Lesson Step 4: Answering the Question

To complete this lesson, students must answer the central historical question by making a historical claim and supporting that claim with evidence from the documents. Teachers can ask students to do this in discussion or in writing (or both).

In general, readers of the documents used in this lesson will find that they provide the following answers to the central historical question:

  • Germantown Friends’ Protest Against Slavery, 1688

    • Slavery is un-Christian because it violates the “Golden Rule.”

  • Fragment of an Original Letter on the Slavery of the Negroes, 1776

    • Slavery is hypocritical in America, given the principles of the American Revolution.

  • Slavery -- The Evil -- The Remedy, 1843

    • Slavery is bad for society because it prevents individual and societal growth.

A discussion of these various arguments against slavery should lead students to consider how each one might have been received and how each one differed depending on its author, intended audience, and context. For example, students might discuss the religious appeal to a Christian principle made by a Quaker society in 1688 and contrast that with the appeal to a newly emerging American ideal of liberty made by a British writer in 1776 calling slavery in America hypocritical. They might then analyze the 1843 argument that slavery damages society by inhibiting moral growth and population growth, considering concerns over growth in the age of Manifest Destiny.
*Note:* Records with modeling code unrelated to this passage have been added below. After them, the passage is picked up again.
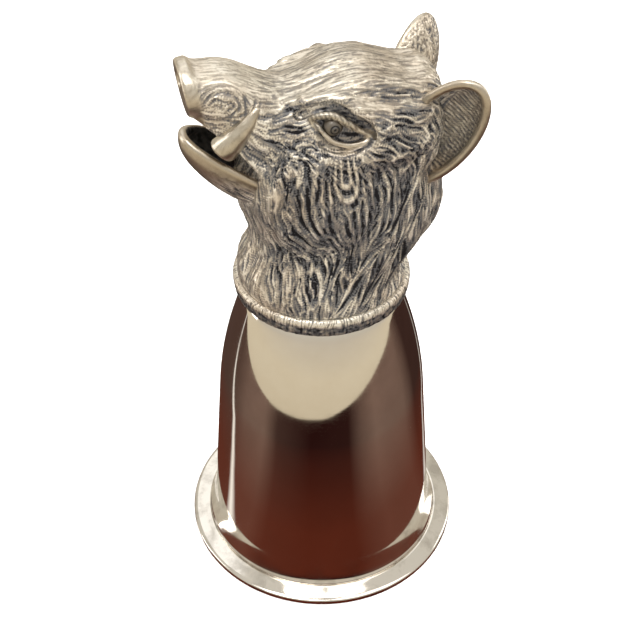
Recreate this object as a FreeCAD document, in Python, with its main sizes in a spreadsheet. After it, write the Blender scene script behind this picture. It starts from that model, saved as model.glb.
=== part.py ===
import FreeCAD, Part
import math
import os
import Sketcher

os.makedirs("parts", exist_ok=True)

# Stirrup cup that stands mouth down, with a boar's head for its foot.
# Millimetres, +Z up. The origin is at the centre of the rim's flat face.
# The head looks along -Y, and the boar's left side is +X.

# Rim band and the cup that is set in it
rim_radius = 43  # outer radius of the rim band
rim_edge = 1.7  # height of the band at its outer edge
rim_round = 0.5  # rounding of the band's outer edge
band_width = 5.5  # width of the band outside the cup's foot
band_height = 2.7  # height of the band beside the cup
band_bevel = 0.4  # bevel between the band and the cup
rebate_floor = 1.2  # height of the step that the cup's foot stands on
seat_gap = 0.1  # clearance round a soldered seat
foot_height = 2.1  # height of the foot's upright edge
cove_reach = 2.3  # how far the cove draws in from the foot
cove_rise = 6.7  # height of the cove above the foot's edge
taper_reach = 3.9  # how far the straight taper draws in
taper_rise = 48  # height of the straight taper
dome_rise = 35.1  # height of the dome above the taper
bevel_reach = 2.5  # how far the bevel round the crown draws in
bevel_rise = 2.5  # height of the bevel round the crown
crown_seat = 3.4  # width of the crown's flat under the collar
crown_thickness = 1.5  # thickness of the crown
cup_wall = 1  # thickness of the cup's wall

# Fixing through the crown
screw_radius = 2.5  # radius of the fixing screw
screw_clearance = 0.3  # clearance round the screw in plain holes
thread_clearance = 0.05  # clearance round the screw in its thread
screw_head_radius = 4.7  # radius of the screw's head
screw_head_height = 2.6  # height of the screw's head
screw_head_side = 0.6  # height of the upright side of the screw's head
screw_slot_width = 1.2  # width of the screwdriver slot
screw_slot_depth = 1.1  # depth of the screwdriver slot
screw_end = 1.5  # length of screw above the neck plate
washer_width = 5.2  # width of the washer inside the cup
washer_thickness = 1  # thickness of the washer inside the cup
seal_width = 5.7  # width of the seal on the crown
seal_thickness = 0.8  # thickness of the seal on the crown
boss_wall = 4.5  # wall of the neck plate's threaded boss
plate_thickness = 2.5  # thickness of the neck plate

# Collar between the cup and the head
spigot_radius = 19.8  # radius of the collar's spigot in the neck
spigot_wall = 2.8  # wall of the collar's spigot
spigot_height = 2.5  # height of the collar's spigot
collar_height = 6.2  # height of the collar
collar_under = 2.6  # rounding under the collar
collar_over = 1.4  # rounding over the collar

# Neck, as level oval rings from the collar up: step up from the ring below,
# place forward of the cup's axis, half length along the head, half width across it
neck_wall = 4  # wall of the neck round the spigot
waist_step = 6.5  # step up to the neck's waist
waist_in = 1.2  # how far the waist draws in from the collar
nape_step = 9  # step up to where the neck leans back
nape_forward = -5.5  # place of the neck where it leans back
nape_half_length = 25.3  # half length where the neck leans back
nape_half_width = 20.5  # half width where the neck leans back
throat_step = 11  # step up to the throat
throat_forward = -5.5  # place of the neck at the throat
throat_half_length = 28  # half length at the throat
throat_half_width = 20.5  # half width at the throat
cheek_step = 11.5  # step up to the cheeks
cheek_forward = -4.5  # place of the neck at the cheeks
cheek_half_length = 27  # half length at the cheeks
cheek_half_width = 19.5  # half width at the cheeks
skull_step = 13  # step up to the neck's end in the skull
skull_forward = -8  # place of the neck's end in the skull
skull_half_length = 20  # half length of the neck's end
skull_half_width = 15  # half width of the neck's end

# Head, as upright oval rings from the back to the nose: step forward from the ring
# behind, half width, and rise above the collar of the top line and the under line
occiput_back = 31  # place of the back of the skull behind the axis
occiput_half_width = 6  # half width of the back of the skull
occiput_top = 53  # rise of the top line at the back of the skull
occiput_under = 38  # rise of the under line at the back of the skull
poll_step = 8  # step forward to the poll between the ears
poll_half_width = 16.5  # half width of the poll
poll_top = 62  # rise of the top line at the poll
poll_under = 32  # rise of the under line at the poll
crest_step = 12  # step forward to the crest of the skull
crest_half_width = 20  # half width of the skull at its crest
crest_top = 65.5  # rise of the top line at the crest
crest_under = 27  # rise of the under line at the crest
brow_step = 10.5  # step forward to the brow
brow_half_width = 19.5  # half width of the head at the brow
brow_top = 64.6  # rise of the top line at the brow
brow_under = 27  # rise of the under line at the brow
stop_step = 11  # step forward to the dip before the brow
stop_half_width = 15.5  # half width of the head at the dip
stop_top = 61.5  # rise of the top line at the dip
stop_under = 33  # rise of the under line at the dip
muzzle_step = 11.5  # step forward to the muzzle at the mouth's corner
muzzle_half_width = 10.8  # half width of the muzzle
muzzle_top = 66.5  # rise of the top line of the muzzle
muzzle_under = 43  # rise of the under line of the muzzle
snout_step = 7  # step forward to the upper lip
snout_half_width = 9  # half width of the snout
snout_top = 68  # rise of the top line of the snout
snout_under = 51.5  # rise of the under line of the snout
nose_step = 4.6  # step forward to the end of the snout
nose_half_width = 8.6  # half width of the end of the snout
nose_top = 69.2  # rise of the top line at the end of the snout
nose_under = 56.5  # rise of the under line at the end of the snout

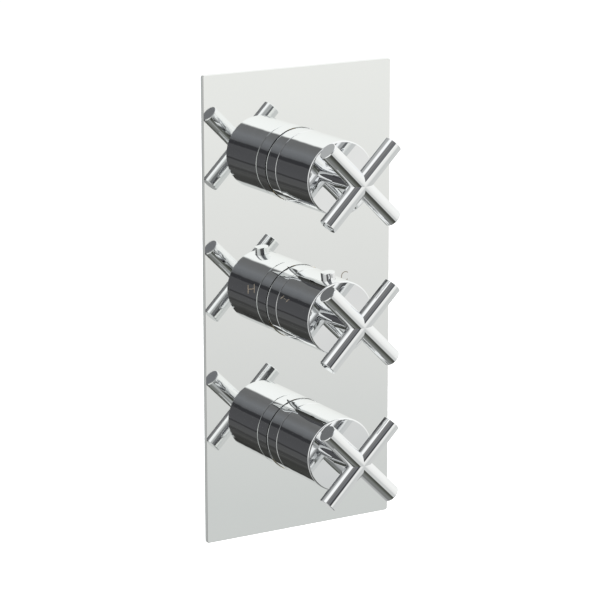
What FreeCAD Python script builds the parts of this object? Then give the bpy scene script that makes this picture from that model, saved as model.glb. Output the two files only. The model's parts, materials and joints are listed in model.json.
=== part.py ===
"""Concealed three-handle thermostatic shower valve.

A brass manifold is screwed into the wall cavity.  Three towers stand on it, one above the other: a
quarter-turn flow headwork at the top, the thermostatic cartridge in the middle and a second flow headwork at
the bottom.  Hot water enters on the left, cold on the right, both through a strainer and a check valve;
blended water leaves at the top and at the bottom.  Chrome sleeves pass through the flat cover plate, and a
turning barrel with a four-armed cross head sits in front of each sleeve.

Frame: +Z up, -Y towards the person using it, origin at the centre of the four wall-fixing holes, on the plane
that the manifold's feet bear on.  Most lengths are depths: millimetres in front of that plane, so y = -depth.
"""

import FreeCAD, Part

import math
import os

Vector = FreeCAD.Vector

# ---- Driving dimensions, in millimetres -----------------------------------------------------------------
# Cover plate and its place in the wall
RECESS_DEPTH = 60.0            # fixing plane to the face of the finished tile
PLATE_WIDTH = 135.0
PLATE_HEIGHT = 300.0
PLATE_THICKNESS = 2.5
PLATE_CORNER_RADIUS = 1.5
PLATE_EDGE_ROUND = 0.4
SEAL_THICKNESS = 1.5           # foam strip behind the plate
SEAL_WIDTH = 5.0
SEAL_INSET = 4.0               # plate's edge to the strip's edge
HANDLE_SPACING = 88.0          # between neighbouring handle axes

# Sleeve, barrel and cross head of every handle
BARREL_RADIUS = 23.5           # sleeve and barrel share this outside size
SLEEVE_WALL = 2.0
SLEEVE_SHOWN = 12.0            # sleeve's length in front of the plate
SLEEVE_OVERLAP = 8.0           # sleeve's length over the tower's collar
SLEEVE_SEAL_SECTION = 0.9      # rubber ring between sleeve and plate
SLEEVE_SEAL_PROUD = 0.15       # how far it stands out of the sleeve's groove
LIP_LENGTH = 4.0               # thin lip that reaches into the barrel's mouth
LIP_WALL = 1.3
SHADOW_GAP = 0.5               # between sleeve and turning barrel
PLATE_HOLE_CLEARANCE = 0.3     # radial, sleeve to plate
EDGE_BREAK = 0.25              # small chamfer on turned edges
BARREL_WALL = 2.2
BARREL_REACH = 51.5            # plate's front face to the barrel's front face
BARREL_FACE = 4.0              # thickness of the barrel's closed end
BARREL_ROUND = 1.0             # rounding of the barrel's front edge
BOSS_RADIUS = 11.6
BOSS_SOCKET_DEPTH = 18.0       # depth of the bush socket in the boss
BUSH_PLAY = 0.5                # bush's ends to the socket's ends
CROSS_REACH = 74.0             # plate's front face to the axes of the cross bars
CROSS_SPAN = 66.0              # tip to tip along one bar
BAR_RADIUS = 5.75
BAR_END_BREAK = 0.4
NECK_BASE_RADIUS = 6.6
NECK_TIP_RADIUS = 5.2
STUD_RADIUS = 4.0
STUD_LENGTH = 10.0
STUD_LEAD = 0.8                # chamfer on the stud's end
GRUB_RADIUS = 2.5
GRUB_LENGTH = 4.0
GRUB_KEY = 2.5                 # hexagon key, across flats

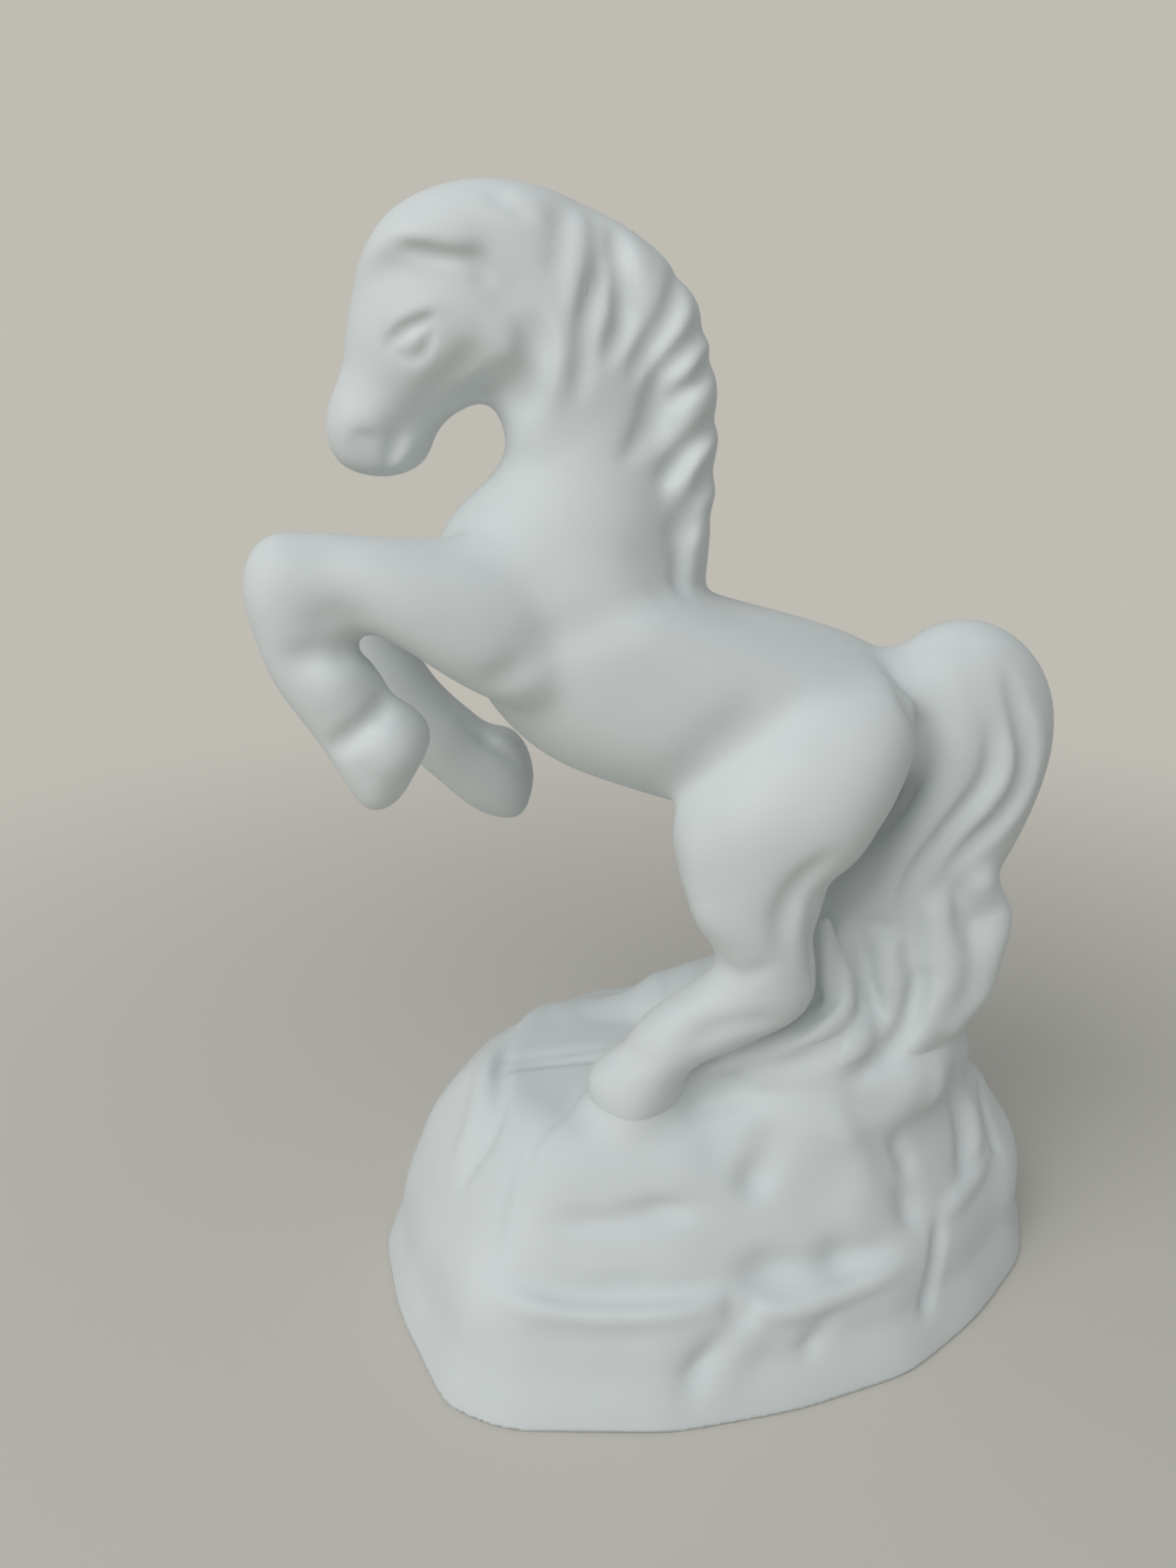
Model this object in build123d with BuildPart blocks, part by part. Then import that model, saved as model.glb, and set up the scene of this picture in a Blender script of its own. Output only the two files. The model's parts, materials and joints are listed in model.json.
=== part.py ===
from build123d import *
from math import radians, sin
import os

os.makedirs("parts", exist_ok=True)

# Rearing horse figurine on a rock base, slip-cast in white bisque porcelain.
# The castings are joined with slip at flat faces and fired together.
# Origin: the middle of the rock's underside, where the figurine stands. +Z is up.
# The horse faces -X, its left side looks towards -Y, and its tail is at +X.

# Rock base
rock_length = 95.5
rock_width = 74.0
rock_height = 30.0
band_height = 13.0
mound_height = 4.0
vent_diameter = 3.5
vent_offset = 18.0

# Horse, from its hooves to the top of its mane and from its knee to its tail
horse_height = 110.0
horse_length = 97.0
leg_spread = 26.0
trunk_width = 29.0
head_width = 18.0
forelock_width = 19.5
mane_width = 13.0
tail_width = 14.0
foreleg_width = 15.0
hind_leg_width = 18.6

# Castings
casting_wall = 3.0
drain_diameter = 5.0

mound_top = rock_height + mound_height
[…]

Students will be interested to note that these anti-slavery documents do not always argue against slavery on the basis of racial equality as we would construe it today -- indeed, the 1843 essay describes enslaved people as a “degraded race,” even as its author acknowledges that his negative characterization of African American slaves is caused by slavery itself.

In addition to noting differences between the documents, students might also trace the development of themes over two or three of the sources, including appeals to Christian principles and appeals to American ideals of liberty.